Where Muntu personally, with his image as modest, principled and decent, appeals to NRM moderates, FDC moderates and many neutral, apolitical Ugandans, Bobi Wine would bring to an alliance with Muntu the angry youth and urban dispossessed and unemployed.

It was this group of urban disgruntled that Sebaggala brought to Besigye and dramatically increased Besigye’s appeal in central Uganda.

But, as just said, Bobi Wine is a more natural ally of Besigye than of Muntu, not only because Bobi Wine and his supporters believe in street activism and head-on encounters with the army and police, but also because in the 2016 general election Bobi Wine officially supported Besigye as presidential candidate.

All this means that the FDC will get weakened without Muntu’s new party becoming a national force to rival or even grow bigger than the FDC.

A weakened FDC and an upcoming but hardly forceful new Muntu party will mean the Opposition gets weaker overall.
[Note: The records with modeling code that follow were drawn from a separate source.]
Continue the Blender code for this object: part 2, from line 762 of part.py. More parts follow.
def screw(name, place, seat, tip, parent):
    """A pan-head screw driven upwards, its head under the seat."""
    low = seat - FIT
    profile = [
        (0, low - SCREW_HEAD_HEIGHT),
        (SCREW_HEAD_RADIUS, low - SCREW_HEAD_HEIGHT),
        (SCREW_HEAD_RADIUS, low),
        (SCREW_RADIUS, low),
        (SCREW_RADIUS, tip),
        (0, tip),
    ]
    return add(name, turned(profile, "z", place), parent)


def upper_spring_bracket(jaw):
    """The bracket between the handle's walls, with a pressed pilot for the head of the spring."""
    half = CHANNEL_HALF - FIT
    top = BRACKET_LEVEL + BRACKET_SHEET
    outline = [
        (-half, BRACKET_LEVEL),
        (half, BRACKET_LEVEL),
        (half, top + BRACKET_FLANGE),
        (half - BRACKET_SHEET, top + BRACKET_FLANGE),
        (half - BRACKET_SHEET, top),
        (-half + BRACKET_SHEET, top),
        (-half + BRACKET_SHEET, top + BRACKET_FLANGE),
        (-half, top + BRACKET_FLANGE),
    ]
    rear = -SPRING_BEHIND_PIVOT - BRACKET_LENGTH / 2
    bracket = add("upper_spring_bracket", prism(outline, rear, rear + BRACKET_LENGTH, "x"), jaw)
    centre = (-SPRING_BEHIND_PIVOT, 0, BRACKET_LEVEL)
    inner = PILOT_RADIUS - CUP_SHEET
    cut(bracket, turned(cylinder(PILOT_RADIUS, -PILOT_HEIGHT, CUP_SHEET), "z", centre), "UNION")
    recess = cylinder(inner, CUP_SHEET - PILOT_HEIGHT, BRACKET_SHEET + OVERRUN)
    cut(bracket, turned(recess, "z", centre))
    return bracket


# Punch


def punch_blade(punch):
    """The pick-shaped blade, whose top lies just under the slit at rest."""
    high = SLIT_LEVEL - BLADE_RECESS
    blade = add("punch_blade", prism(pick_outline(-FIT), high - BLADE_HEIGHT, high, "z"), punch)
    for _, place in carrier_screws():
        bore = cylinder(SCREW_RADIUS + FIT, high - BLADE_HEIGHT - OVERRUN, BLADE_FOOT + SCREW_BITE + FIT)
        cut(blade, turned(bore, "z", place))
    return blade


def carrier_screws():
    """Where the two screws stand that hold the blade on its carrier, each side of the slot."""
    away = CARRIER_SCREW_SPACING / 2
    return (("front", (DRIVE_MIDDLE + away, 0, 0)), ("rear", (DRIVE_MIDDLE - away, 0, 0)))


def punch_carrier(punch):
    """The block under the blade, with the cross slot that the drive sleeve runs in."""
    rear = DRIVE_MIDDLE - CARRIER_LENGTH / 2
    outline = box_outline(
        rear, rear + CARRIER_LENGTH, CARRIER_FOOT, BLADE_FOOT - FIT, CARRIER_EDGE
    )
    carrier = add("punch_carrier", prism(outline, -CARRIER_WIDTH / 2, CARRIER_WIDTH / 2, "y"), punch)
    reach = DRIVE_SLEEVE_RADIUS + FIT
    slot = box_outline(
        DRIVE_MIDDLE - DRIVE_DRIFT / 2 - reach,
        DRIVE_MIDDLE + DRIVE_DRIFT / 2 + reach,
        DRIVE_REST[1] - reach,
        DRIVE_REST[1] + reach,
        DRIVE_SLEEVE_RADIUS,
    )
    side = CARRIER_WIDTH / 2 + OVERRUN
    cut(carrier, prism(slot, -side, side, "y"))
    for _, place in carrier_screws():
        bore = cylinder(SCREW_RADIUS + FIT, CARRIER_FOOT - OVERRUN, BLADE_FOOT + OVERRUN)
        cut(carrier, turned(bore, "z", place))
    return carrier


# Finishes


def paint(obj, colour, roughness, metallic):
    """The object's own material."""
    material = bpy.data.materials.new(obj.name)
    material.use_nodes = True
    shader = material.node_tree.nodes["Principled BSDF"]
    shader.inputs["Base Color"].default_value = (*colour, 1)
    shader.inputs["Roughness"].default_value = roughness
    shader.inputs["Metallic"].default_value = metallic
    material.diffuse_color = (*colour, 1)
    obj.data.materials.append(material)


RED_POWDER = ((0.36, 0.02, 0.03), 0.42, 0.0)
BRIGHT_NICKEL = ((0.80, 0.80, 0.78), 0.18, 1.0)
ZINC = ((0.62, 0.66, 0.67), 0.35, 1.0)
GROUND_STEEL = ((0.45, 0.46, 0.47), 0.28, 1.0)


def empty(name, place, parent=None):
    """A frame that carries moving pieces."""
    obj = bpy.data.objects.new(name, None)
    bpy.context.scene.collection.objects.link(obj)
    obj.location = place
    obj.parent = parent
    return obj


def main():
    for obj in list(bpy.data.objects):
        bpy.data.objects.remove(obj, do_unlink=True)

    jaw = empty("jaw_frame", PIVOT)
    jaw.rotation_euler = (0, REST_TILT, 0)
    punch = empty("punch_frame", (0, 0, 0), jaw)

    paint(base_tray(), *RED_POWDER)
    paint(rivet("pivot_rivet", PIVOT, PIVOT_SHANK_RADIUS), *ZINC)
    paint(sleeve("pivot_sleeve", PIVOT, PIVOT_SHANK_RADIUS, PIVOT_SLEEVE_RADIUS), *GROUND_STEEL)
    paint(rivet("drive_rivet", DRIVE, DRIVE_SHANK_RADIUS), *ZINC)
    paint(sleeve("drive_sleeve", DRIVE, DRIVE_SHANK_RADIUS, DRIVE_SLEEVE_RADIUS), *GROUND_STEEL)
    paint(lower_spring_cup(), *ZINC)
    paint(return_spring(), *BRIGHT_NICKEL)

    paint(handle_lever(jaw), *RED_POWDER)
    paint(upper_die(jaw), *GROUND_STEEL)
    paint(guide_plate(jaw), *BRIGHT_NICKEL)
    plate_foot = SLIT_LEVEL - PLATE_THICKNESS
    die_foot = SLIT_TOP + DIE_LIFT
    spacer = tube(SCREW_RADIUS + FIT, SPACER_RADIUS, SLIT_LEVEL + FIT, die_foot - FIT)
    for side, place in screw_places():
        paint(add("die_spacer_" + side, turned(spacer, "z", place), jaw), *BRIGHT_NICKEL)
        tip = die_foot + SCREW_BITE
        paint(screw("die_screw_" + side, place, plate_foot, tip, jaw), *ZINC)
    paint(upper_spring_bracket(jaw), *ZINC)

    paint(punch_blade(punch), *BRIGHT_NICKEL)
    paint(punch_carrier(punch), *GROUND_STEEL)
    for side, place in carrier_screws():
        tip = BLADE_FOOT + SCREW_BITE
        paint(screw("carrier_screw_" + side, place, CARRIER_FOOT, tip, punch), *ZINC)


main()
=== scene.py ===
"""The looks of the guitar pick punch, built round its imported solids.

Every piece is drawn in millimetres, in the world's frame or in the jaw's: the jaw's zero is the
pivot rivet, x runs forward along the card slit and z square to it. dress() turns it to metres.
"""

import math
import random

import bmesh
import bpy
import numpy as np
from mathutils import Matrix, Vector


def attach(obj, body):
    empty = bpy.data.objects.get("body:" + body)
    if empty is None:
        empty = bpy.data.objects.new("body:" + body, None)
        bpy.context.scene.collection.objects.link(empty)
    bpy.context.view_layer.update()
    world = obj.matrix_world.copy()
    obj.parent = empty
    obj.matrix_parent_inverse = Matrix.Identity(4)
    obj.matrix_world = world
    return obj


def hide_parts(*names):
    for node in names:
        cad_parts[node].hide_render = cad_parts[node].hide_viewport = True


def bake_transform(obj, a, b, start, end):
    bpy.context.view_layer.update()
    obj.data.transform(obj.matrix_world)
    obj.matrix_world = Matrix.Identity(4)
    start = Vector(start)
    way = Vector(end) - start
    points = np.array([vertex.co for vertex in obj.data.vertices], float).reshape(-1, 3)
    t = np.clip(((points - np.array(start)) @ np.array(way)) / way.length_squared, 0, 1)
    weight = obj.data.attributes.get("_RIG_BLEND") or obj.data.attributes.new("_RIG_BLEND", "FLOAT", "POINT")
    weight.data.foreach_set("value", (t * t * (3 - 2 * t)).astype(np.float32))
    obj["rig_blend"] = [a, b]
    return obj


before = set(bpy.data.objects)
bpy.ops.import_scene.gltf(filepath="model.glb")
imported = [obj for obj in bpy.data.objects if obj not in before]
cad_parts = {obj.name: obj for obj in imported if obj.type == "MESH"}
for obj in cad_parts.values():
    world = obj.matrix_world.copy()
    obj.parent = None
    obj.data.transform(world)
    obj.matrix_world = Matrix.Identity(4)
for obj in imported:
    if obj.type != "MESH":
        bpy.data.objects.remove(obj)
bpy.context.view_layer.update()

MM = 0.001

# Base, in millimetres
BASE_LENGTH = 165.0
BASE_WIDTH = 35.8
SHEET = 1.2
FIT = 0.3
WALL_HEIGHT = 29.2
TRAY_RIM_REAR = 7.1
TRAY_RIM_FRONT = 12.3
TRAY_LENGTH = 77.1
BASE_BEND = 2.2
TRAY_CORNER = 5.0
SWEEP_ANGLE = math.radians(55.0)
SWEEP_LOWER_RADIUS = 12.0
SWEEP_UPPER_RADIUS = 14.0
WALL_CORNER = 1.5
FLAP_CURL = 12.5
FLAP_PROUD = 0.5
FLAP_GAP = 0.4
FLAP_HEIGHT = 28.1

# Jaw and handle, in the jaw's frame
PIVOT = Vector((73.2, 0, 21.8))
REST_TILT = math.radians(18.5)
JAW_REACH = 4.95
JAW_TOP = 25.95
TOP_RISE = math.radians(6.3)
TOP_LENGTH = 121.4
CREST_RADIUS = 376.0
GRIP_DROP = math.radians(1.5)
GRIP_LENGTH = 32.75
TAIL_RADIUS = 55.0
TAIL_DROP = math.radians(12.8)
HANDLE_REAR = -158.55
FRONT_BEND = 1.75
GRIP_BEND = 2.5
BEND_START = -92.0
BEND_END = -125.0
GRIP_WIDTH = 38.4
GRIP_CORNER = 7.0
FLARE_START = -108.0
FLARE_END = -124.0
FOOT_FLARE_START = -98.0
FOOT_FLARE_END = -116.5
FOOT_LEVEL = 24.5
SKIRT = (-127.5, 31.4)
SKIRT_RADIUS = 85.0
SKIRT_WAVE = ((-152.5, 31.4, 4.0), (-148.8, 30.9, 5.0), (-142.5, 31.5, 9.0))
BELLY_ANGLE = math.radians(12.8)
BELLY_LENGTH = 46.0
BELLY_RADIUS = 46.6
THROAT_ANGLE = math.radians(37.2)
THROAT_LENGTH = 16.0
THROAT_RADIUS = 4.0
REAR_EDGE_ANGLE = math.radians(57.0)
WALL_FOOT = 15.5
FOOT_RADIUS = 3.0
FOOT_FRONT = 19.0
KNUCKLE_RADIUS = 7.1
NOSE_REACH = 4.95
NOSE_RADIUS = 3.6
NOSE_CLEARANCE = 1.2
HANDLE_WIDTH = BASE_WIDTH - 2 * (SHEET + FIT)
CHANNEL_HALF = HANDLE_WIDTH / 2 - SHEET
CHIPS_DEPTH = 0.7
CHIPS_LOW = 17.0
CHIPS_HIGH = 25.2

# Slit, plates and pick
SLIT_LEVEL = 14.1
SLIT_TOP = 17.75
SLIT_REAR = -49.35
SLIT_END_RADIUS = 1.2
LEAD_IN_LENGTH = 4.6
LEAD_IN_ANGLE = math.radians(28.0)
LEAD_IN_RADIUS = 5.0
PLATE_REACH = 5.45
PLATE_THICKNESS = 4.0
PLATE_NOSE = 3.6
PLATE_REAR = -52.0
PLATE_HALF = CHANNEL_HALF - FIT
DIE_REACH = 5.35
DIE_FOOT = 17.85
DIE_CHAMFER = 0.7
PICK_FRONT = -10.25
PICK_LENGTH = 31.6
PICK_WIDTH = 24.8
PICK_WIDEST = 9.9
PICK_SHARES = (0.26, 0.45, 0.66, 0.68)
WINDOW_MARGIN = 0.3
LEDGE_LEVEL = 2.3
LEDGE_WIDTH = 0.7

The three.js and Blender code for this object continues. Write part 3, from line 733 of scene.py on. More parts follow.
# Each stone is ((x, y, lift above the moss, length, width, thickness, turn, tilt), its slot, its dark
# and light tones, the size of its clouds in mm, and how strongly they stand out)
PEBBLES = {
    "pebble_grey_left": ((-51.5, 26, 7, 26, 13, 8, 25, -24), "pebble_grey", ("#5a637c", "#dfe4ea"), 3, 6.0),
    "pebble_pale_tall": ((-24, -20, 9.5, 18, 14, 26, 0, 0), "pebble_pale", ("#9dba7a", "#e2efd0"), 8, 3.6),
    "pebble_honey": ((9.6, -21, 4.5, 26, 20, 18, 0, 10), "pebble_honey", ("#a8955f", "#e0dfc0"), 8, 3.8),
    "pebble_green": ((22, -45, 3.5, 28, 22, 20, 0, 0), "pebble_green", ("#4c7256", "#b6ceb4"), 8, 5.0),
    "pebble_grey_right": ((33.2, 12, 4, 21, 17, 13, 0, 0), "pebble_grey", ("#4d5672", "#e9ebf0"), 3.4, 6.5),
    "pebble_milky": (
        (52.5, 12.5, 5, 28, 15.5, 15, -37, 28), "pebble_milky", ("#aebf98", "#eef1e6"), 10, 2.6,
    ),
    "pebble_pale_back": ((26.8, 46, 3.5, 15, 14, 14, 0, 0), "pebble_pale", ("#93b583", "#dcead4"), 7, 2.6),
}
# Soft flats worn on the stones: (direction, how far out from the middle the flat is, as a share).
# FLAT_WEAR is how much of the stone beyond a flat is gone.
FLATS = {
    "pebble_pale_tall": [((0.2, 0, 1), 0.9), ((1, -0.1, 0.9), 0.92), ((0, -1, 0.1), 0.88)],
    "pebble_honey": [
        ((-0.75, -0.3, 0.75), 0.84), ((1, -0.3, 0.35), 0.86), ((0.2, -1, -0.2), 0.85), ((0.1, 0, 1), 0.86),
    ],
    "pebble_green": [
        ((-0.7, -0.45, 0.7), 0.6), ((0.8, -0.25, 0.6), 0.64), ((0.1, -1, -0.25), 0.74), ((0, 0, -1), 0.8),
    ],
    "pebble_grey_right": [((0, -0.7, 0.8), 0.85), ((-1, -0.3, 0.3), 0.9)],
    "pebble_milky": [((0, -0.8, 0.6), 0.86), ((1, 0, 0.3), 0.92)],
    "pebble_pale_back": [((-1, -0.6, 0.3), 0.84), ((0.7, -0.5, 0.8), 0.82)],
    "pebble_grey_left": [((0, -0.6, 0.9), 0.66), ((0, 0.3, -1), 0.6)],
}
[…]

It will also complicate life for Bobi Wine.
Much of Bobi Wine’s recent appeal has been of him as a unifying national figure, free of any formal party affiliation and simply voicing the national outcry over the NRM government’s excesses.

During the parliamentary by-elections since 2017, Bobi Wine supported anyone who stood firm against Museveni regardless of political party.
With the FDC now broken up in two, Bobi Wine’s inter-party unifying influence will also be weakened.

The NRM itself revealed deep internal tensions with the Mbabazi presidential bid.

But since the 2016 election and Mbabazi’s dropping out of the political limelight, the NRM is once again solidly under Museveni’s control.

The NRM as a party is weakening, as are the FDC, DP and UPC.
But relative to the Opposition, the weakened NRM is now the strongest among the weak.

This means the 2021 general election at this stage favours the NRM for victory.

Uganda, therefore, heads to 2021 as a politically weak country, with the NRM holding on to power, the population getting angrier with the NRM, but the Opposition too fractured to act on the deep public anger.